Of the material below, the lines to be retyped are those from the line containing "buckle_button();" through the line containing "obj.parent = empty", inclusive; reproduce them exactly.

++++ Dataset ++++

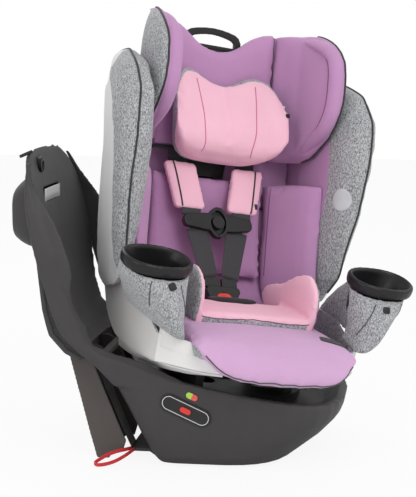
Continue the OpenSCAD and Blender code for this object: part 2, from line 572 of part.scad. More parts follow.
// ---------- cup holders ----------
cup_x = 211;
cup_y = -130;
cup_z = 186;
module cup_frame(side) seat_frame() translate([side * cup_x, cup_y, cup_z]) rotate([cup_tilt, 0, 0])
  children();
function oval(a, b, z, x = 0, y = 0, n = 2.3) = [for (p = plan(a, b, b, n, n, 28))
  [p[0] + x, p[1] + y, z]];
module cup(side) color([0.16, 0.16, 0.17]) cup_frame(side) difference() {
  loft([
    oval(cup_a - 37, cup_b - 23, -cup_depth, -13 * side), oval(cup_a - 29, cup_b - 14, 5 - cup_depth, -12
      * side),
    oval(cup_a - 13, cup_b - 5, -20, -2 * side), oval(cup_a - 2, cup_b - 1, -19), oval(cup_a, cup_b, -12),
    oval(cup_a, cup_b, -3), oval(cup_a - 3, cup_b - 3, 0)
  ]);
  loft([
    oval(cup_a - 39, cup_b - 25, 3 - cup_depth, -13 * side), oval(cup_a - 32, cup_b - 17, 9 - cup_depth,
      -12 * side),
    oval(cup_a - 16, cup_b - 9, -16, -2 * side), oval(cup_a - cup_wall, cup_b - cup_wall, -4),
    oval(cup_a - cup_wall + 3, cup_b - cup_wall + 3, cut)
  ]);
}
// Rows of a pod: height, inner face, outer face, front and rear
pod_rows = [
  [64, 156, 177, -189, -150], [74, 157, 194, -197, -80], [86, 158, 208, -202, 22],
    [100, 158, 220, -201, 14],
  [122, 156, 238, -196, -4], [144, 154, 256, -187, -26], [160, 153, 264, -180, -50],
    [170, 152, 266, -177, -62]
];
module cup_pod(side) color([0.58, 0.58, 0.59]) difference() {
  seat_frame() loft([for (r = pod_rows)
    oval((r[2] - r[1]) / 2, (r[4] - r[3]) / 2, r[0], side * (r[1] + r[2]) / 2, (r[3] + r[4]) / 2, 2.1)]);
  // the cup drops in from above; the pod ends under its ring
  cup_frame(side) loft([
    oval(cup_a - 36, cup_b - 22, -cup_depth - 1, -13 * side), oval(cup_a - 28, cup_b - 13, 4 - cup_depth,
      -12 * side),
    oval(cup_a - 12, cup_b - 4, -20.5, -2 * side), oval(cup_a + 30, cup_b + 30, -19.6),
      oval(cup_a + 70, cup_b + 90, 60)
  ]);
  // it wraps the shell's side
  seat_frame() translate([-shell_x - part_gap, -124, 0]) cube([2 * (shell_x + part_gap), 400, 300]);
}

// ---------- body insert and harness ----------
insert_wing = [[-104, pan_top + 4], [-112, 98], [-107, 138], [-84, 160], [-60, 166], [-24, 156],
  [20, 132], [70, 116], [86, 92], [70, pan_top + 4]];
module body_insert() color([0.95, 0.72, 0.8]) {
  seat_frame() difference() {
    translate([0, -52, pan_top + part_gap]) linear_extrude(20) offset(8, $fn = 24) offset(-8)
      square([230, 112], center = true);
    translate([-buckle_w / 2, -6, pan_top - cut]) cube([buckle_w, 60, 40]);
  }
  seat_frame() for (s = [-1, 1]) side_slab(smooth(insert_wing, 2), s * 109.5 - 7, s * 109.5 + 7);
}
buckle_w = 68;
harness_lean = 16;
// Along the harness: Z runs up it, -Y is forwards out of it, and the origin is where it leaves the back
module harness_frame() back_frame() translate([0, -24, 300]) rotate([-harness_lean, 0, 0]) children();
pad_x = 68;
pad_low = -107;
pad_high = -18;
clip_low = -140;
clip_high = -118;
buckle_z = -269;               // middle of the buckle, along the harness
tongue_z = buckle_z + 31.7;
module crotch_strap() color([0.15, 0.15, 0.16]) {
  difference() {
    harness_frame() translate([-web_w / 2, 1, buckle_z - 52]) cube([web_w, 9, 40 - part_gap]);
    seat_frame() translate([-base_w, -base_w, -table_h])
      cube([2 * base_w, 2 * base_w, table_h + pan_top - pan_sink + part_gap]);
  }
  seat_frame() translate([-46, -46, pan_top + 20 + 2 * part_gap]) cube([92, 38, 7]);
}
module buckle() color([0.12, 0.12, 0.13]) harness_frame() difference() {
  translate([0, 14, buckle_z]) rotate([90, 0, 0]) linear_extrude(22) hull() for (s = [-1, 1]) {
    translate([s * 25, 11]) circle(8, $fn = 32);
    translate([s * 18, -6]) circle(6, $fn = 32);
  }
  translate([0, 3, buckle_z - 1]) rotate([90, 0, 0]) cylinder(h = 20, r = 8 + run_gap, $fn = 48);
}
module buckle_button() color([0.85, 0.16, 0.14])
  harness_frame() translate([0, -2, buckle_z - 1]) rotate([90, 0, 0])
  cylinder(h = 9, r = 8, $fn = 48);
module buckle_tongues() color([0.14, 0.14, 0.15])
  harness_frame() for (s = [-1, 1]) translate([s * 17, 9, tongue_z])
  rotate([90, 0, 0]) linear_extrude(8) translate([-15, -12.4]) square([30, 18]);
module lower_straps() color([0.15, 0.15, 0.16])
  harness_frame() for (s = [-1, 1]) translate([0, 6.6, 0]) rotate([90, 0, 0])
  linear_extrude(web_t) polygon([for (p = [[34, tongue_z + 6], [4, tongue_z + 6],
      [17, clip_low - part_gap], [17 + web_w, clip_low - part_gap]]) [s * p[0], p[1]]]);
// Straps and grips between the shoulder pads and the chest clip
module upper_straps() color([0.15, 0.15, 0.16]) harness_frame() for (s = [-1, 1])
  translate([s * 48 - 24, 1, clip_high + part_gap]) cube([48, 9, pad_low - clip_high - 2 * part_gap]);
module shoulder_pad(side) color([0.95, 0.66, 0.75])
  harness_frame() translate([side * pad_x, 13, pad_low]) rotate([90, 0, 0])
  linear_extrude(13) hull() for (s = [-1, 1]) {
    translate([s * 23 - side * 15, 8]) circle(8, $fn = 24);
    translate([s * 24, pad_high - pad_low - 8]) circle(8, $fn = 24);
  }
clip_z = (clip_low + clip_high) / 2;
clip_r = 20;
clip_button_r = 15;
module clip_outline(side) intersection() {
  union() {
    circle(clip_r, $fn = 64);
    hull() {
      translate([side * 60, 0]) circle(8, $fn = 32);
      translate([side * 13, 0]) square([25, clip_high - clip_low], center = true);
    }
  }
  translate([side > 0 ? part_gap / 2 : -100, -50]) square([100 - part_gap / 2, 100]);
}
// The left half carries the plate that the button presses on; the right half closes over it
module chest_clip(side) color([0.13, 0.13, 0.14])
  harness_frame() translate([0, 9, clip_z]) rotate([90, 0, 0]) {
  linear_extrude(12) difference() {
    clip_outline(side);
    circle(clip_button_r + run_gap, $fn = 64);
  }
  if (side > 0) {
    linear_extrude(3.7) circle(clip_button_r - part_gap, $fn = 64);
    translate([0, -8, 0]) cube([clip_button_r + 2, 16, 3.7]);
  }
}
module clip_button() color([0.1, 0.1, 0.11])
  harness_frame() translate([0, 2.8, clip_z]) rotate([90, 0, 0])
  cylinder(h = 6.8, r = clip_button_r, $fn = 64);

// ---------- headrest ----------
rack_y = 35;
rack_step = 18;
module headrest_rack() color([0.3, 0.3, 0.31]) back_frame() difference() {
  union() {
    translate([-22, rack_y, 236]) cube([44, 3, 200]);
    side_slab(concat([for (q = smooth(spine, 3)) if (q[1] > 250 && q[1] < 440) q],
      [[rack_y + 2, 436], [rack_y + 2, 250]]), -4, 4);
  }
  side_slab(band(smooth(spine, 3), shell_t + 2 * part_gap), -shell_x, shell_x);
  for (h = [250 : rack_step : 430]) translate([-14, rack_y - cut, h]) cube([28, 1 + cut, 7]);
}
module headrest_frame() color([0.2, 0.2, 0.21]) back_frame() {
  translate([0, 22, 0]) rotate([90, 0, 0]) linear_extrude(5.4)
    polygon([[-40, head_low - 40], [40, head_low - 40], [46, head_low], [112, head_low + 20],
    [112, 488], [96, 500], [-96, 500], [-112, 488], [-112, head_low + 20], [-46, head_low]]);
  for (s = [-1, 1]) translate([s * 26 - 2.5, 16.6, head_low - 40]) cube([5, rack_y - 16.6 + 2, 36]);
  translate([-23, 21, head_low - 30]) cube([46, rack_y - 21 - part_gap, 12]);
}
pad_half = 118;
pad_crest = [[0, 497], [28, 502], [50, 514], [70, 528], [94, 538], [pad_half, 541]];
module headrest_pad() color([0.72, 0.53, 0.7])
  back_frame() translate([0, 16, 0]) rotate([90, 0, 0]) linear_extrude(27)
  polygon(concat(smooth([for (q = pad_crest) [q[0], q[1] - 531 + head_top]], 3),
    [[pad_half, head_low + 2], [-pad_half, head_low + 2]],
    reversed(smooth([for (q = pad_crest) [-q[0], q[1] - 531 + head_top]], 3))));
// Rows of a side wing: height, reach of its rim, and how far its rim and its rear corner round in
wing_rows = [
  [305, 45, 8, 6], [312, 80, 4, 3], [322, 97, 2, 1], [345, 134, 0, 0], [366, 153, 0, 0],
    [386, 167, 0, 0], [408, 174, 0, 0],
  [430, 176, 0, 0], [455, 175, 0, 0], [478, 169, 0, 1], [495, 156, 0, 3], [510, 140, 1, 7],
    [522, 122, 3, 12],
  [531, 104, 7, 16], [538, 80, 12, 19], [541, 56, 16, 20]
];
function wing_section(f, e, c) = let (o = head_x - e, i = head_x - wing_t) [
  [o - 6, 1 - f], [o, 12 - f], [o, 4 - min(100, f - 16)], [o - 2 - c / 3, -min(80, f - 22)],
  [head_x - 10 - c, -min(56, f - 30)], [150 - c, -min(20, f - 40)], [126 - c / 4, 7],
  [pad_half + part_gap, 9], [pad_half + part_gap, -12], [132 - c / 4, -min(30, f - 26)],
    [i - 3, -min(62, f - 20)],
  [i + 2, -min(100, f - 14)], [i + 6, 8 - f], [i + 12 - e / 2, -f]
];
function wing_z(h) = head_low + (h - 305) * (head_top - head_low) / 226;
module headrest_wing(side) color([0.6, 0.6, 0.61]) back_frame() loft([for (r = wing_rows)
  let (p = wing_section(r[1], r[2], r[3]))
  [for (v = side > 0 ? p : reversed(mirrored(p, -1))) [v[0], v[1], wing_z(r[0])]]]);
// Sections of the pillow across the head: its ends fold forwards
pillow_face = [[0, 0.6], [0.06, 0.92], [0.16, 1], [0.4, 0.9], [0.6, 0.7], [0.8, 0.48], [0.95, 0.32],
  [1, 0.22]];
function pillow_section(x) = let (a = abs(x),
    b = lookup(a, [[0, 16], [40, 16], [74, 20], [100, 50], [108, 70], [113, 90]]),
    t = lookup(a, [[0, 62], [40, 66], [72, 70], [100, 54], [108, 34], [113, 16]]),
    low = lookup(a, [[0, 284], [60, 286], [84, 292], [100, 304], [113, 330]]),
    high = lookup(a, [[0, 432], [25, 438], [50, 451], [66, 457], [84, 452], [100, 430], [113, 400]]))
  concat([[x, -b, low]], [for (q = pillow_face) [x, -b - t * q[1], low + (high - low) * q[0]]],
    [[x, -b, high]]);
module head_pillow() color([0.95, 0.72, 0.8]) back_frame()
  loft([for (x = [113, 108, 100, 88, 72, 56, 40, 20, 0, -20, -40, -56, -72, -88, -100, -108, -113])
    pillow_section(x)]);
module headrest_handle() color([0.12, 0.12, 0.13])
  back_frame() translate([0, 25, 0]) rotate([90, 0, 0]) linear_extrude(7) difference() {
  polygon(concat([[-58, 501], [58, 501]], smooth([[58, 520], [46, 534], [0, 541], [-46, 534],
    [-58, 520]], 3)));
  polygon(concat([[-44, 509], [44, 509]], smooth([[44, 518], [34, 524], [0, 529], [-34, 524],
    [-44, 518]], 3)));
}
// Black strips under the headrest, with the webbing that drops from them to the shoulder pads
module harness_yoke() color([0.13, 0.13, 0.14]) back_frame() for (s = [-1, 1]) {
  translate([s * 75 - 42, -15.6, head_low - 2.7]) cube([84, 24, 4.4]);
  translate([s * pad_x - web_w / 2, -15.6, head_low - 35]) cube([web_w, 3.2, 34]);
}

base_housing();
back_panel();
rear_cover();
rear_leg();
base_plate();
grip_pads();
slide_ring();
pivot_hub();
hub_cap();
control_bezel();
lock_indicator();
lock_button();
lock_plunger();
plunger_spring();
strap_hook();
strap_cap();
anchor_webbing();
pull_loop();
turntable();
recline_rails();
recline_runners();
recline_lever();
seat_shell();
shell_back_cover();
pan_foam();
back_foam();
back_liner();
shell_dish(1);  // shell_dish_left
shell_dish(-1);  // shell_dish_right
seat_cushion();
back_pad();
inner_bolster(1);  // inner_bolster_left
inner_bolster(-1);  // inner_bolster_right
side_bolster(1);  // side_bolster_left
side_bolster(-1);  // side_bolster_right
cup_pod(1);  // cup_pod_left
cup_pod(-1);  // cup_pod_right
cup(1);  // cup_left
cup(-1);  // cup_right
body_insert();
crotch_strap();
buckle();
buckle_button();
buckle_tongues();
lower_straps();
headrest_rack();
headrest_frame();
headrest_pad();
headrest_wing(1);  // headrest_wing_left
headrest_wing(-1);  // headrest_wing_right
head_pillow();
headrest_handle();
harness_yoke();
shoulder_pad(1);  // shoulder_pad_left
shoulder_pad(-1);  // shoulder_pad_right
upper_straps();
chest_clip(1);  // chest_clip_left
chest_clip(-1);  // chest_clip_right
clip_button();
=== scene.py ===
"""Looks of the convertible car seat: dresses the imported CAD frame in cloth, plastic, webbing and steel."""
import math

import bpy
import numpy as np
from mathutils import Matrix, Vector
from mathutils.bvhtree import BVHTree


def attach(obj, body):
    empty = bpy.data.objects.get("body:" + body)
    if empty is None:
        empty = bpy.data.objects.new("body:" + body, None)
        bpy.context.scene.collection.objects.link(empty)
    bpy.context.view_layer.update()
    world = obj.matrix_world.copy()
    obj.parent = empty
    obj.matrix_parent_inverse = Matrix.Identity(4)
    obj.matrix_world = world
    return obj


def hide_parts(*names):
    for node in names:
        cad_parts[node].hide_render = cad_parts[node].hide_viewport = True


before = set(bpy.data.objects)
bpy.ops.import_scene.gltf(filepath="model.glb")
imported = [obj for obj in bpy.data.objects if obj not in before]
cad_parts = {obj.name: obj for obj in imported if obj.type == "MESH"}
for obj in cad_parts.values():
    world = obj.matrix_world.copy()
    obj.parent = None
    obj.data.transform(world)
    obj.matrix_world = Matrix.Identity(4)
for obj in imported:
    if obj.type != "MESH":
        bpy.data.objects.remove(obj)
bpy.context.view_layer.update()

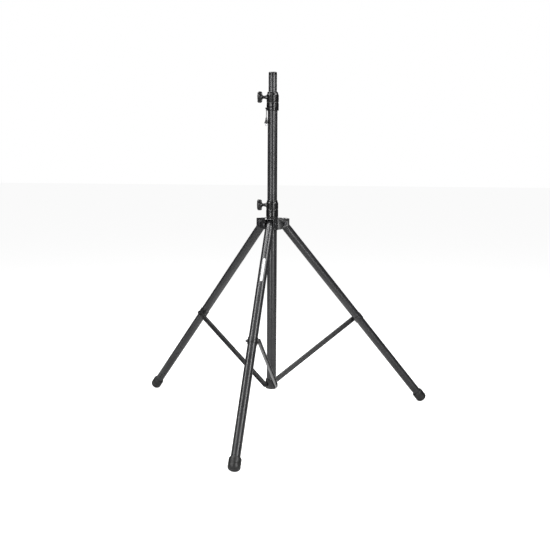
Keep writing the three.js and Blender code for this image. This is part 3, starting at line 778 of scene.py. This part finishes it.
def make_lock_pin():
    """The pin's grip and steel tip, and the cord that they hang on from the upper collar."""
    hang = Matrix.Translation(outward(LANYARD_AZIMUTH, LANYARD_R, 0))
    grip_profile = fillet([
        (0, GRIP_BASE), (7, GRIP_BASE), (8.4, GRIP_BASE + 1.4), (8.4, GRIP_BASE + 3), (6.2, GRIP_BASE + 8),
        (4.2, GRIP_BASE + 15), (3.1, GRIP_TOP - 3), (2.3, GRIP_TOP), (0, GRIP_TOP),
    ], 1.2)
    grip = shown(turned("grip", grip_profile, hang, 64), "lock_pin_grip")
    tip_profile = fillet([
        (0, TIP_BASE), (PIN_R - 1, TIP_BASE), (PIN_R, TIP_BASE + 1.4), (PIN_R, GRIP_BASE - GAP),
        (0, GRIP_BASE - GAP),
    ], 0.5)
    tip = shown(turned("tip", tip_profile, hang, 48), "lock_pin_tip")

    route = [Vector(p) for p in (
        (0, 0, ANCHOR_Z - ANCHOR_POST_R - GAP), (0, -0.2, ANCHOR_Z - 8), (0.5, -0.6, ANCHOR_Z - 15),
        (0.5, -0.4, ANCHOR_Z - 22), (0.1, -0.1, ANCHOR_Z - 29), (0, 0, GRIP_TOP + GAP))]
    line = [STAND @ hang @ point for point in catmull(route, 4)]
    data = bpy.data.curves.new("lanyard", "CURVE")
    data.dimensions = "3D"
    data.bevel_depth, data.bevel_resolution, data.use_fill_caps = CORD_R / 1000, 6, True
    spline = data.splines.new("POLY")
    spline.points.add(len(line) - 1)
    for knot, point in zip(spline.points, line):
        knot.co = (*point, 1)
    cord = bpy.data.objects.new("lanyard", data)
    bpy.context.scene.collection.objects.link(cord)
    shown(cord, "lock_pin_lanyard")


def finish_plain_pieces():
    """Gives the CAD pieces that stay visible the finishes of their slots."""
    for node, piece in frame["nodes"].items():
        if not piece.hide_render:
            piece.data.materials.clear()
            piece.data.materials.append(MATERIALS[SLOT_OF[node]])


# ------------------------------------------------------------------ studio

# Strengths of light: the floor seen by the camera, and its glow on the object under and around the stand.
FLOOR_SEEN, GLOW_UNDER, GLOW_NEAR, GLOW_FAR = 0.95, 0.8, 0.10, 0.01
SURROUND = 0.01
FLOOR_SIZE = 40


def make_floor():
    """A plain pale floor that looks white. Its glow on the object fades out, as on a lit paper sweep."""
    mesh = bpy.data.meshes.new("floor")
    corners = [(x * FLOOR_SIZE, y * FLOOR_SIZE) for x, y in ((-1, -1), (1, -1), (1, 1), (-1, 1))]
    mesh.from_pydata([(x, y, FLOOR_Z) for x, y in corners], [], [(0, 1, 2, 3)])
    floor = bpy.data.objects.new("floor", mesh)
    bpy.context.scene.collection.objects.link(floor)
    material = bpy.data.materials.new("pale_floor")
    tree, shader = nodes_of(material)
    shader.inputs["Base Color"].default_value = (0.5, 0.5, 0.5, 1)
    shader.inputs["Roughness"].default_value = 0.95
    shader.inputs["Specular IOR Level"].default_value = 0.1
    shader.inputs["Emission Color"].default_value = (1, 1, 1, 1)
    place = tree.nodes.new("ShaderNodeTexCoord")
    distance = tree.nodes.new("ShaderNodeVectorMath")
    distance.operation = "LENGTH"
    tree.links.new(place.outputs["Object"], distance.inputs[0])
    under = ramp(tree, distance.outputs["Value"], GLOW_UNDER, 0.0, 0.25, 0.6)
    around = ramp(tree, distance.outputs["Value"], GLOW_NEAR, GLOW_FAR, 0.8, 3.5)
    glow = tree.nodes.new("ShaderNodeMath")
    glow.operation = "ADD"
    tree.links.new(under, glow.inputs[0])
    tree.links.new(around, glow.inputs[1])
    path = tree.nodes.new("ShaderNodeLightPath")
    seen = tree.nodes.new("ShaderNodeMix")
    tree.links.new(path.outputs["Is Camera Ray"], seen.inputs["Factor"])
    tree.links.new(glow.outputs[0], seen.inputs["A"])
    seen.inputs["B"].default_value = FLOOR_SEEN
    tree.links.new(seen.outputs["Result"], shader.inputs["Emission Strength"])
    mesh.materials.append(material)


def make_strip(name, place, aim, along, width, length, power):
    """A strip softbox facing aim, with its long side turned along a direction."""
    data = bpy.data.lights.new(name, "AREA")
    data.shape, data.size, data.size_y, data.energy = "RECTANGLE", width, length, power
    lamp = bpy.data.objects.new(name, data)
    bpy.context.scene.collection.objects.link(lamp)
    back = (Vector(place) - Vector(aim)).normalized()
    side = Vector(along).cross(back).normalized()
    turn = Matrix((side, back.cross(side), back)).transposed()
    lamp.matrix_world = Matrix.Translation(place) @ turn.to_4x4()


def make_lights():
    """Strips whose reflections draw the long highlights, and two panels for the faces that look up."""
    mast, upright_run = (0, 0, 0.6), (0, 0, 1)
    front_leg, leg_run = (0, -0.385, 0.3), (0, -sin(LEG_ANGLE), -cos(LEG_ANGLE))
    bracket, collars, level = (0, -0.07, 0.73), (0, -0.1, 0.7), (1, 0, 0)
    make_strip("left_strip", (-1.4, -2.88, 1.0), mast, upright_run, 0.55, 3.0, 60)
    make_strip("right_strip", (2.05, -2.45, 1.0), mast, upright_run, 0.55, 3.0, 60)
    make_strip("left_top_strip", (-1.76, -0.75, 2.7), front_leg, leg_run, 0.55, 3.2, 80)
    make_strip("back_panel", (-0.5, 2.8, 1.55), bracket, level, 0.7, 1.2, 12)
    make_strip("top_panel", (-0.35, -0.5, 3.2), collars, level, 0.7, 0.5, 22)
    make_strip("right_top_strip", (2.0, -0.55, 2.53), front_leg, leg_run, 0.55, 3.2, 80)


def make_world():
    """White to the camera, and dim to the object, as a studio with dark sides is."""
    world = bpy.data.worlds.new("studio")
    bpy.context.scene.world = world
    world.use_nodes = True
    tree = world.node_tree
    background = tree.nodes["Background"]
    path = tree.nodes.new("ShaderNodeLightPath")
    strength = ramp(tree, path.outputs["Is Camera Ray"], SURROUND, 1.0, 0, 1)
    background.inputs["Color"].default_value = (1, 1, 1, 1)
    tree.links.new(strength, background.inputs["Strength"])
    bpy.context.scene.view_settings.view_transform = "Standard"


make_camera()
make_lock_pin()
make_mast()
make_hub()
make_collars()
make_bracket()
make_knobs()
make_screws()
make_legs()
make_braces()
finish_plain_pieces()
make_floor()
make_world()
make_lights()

++++

▶ [Complete answer]:
buckle_button();
buckle_tongues();
lower_straps();
headrest_rack();
headrest_frame();
headrest_pad();
headrest_wing(1);  // headrest_wing_left
headrest_wing(-1);  // headrest_wing_right
head_pillow();
headrest_handle();
harness_yoke();
shoulder_pad(1);  // shoulder_pad_left
shoulder_pad(-1);  // shoulder_pad_right
upper_straps();
chest_clip(1);  // chest_clip_left
chest_clip(-1);  // chest_clip_right
clip_button();
=== scene.py ===
"""Looks of the convertible car seat: dresses the imported CAD frame in cloth, plastic, webbing and steel."""
import math

import bpy
import numpy as np
from mathutils import Matrix, Vector
from mathutils.bvhtree import BVHTree


def attach(obj, body):
    empty = bpy.data.objects.get("body:" + body)
    if empty is None:
        empty = bpy.data.objects.new("body:" + body, None)
        bpy.context.scene.collection.objects.link(empty)
    bpy.context.view_layer.update()
    world = obj.matrix_world.copy()
    obj.parent = empty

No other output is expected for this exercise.